Es una reacción que goza de ilustres precedentes. Para Jean Jacques Rousseau, el problema político por excelencia era construir una comunidad en la que cada cual, sin dejar de hacer lo que quisiera y manteniéndose tan libre como en el idílico estado de naturaleza, viviera en armonía con los demás.
¿Cómo podían conciliarse las dos exigencias? Rousseau se sintió muy atormentado por este dilema hasta que «súbitamente, surgió ante sus ojos una respuesta cegadora», cuenta Isaiah Berlin. «En una carta a Malesherbes hace un minucioso relato de cómo se le ocurrió». Se dirigía a visitar a su amigo Denis Diderot a la prisión, cuando lo golpeó de pronto un rayo de inspiración tan deslumbrante, que «se sentó a un lado del camino y lloró».
¿Cuál era esa solución? La libertad del hombre, observa Rousseau, consiste en que no se le impida disfrutar de aquello que desea, pero, advierte a renglón seguido, no todo deseo es igualmente legítimo. Lo bueno debe cumplir determinadas condiciones. Y del mismo modo que lo que un científico demuestra adecuadamente es aceptado por el resto de los científicos, la conclusión a la que en el ámbito de la ética llega alguien a partir de una premisa verdadera y con ayuda de las reglas correctas, coincidirá necesariamente con la que el resto de las personas racionales alcancen.
Las consecuencias de esta argumentación son inquietantes.

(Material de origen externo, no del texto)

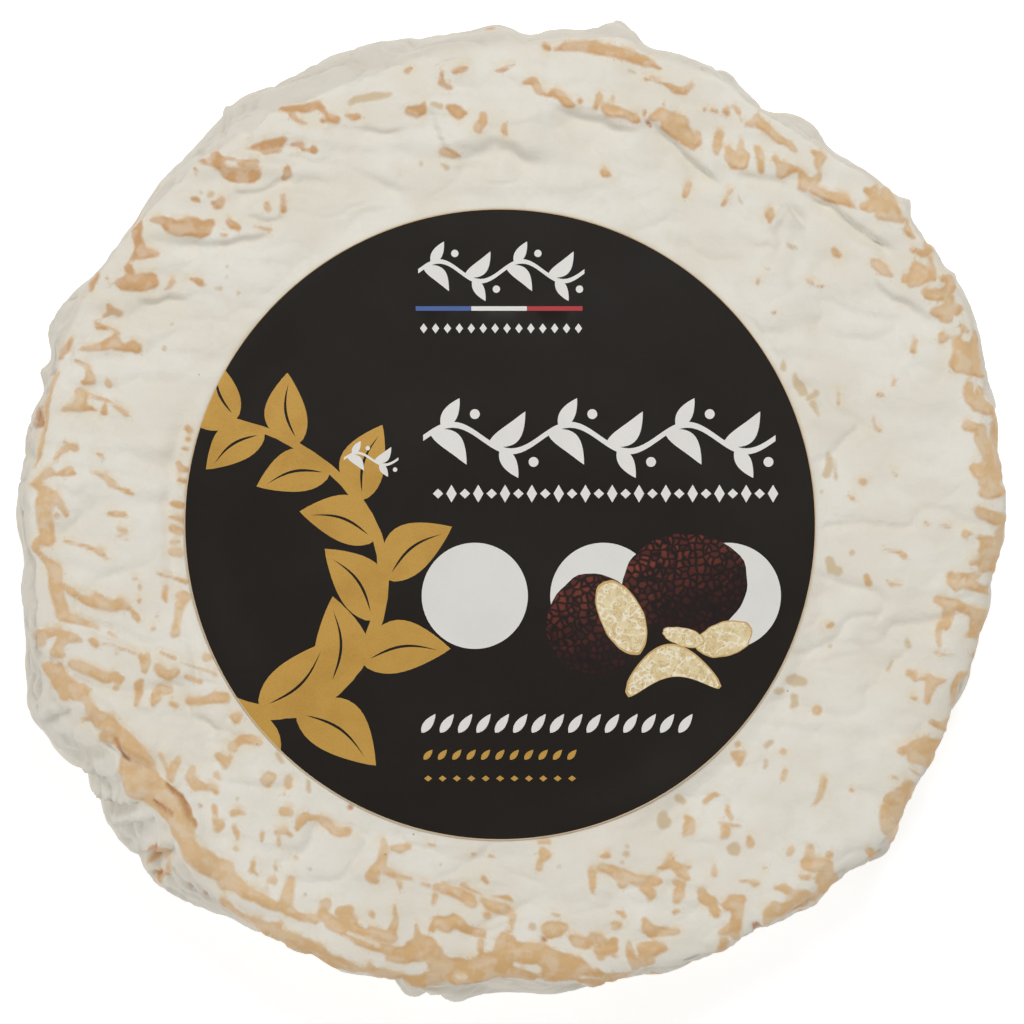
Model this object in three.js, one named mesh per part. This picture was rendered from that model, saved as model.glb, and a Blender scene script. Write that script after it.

Cualquiera que se separe de la opinión dominante en un momento dado ha sido corrompido. Basándose en esta premisa verdadera y con ayuda de las reglas correctas, Stalin y Hitler confinaron a millones de compatriotas en campos de concentración o de exterminio.
Podríamos pensar que Occidente aprendió aquella lección, pero la lógica de Rousseau persiste en infinidad de reclamaciones bienintencionadas. Hay que censurar a Chanel, porque «baila para seducir a vuestro padre, marido, hijos, hermanos y vecinos» y, con cada caderazo, los sume en un frenesí insoportable. Hay que expulsar a Donald Trump de Twitter, porque las redes están llenas de débiles mentales que pueden caer en la tentación de hacerle caso o, peor aún, de votarle. Hay que cerrar la Fox porque sus presentadores alientan teorías disparatadas que inducen a cometer atentados. Hay que prohibir las criptodivisas para proteger a los ciudadanos de su propia codicia.
Todas y cada una de estas propuestas se fundamentan en la suposición universal de que yo soy listo y los demás, idiotas.
Pero, ¿y si no?
La base de la confianza
Ningún activo está a salvo de fiebres especulativas. Nunca faltará gente que compre o venda simplemente porque ve que otros compran o venden. Es una regla universal y afecta lo mismo a las criptodivisas que a los tulipanes, las pinturas impresionistas o los pisos. Las burbujas se inflan y desinflan al compás de las emociones y con independencia del valor intrínseco del objeto de inversión.
¿Cuál es, por otra parte, el valor intrínseco de un billete de 100 dólares? Unos pocos centavos. Aunque en su día existía la posibilidad de convertirlo en oro en el banco central, ese compromiso ha desaparecido y hoy aceptamos el papelito básicamente en la confianza de que otros lo aceptarán. Esa confianza es la que actúa como suelo.
Pero el dólar, dirán, cuenta con el respaldo de la Reserva Federal de los Estados Unidos. Y el bitcóin, responden los expertos, con el de una comunidad de millones de personas. Puede ser un suelo más movedizo y complicado de determinar, pero no deja de ser un suelo.
Aquella tarde de mayo, mientras regresaba de su comida, Javier no había caído aún en esa explicación. Le reconcomía la constatación de todas las ocasiones en las que había estado firmemente convencido de algo que, al cabo del tiempo, se había revelado erróneo.
¿Y si esta era otra de esas ocasiones? ¿Y si sí?
En su casa tiene una caja antigua de galletas en donde mete de cuando en cuando 100 euros. Es un dinero que usa luego para caprichos, como comprarse una bicicleta. La abrió mientras en la cabeza le martilleaba la frase del inversor. «Esto se va a 1.000, Javier, yo creo que esto se va a 1.000». Hizo un rápido recuento. Había 2.000 euros y se los gastó en tres bitcóins. «Total», se dijo, «la bici me la acaban robando normalmente».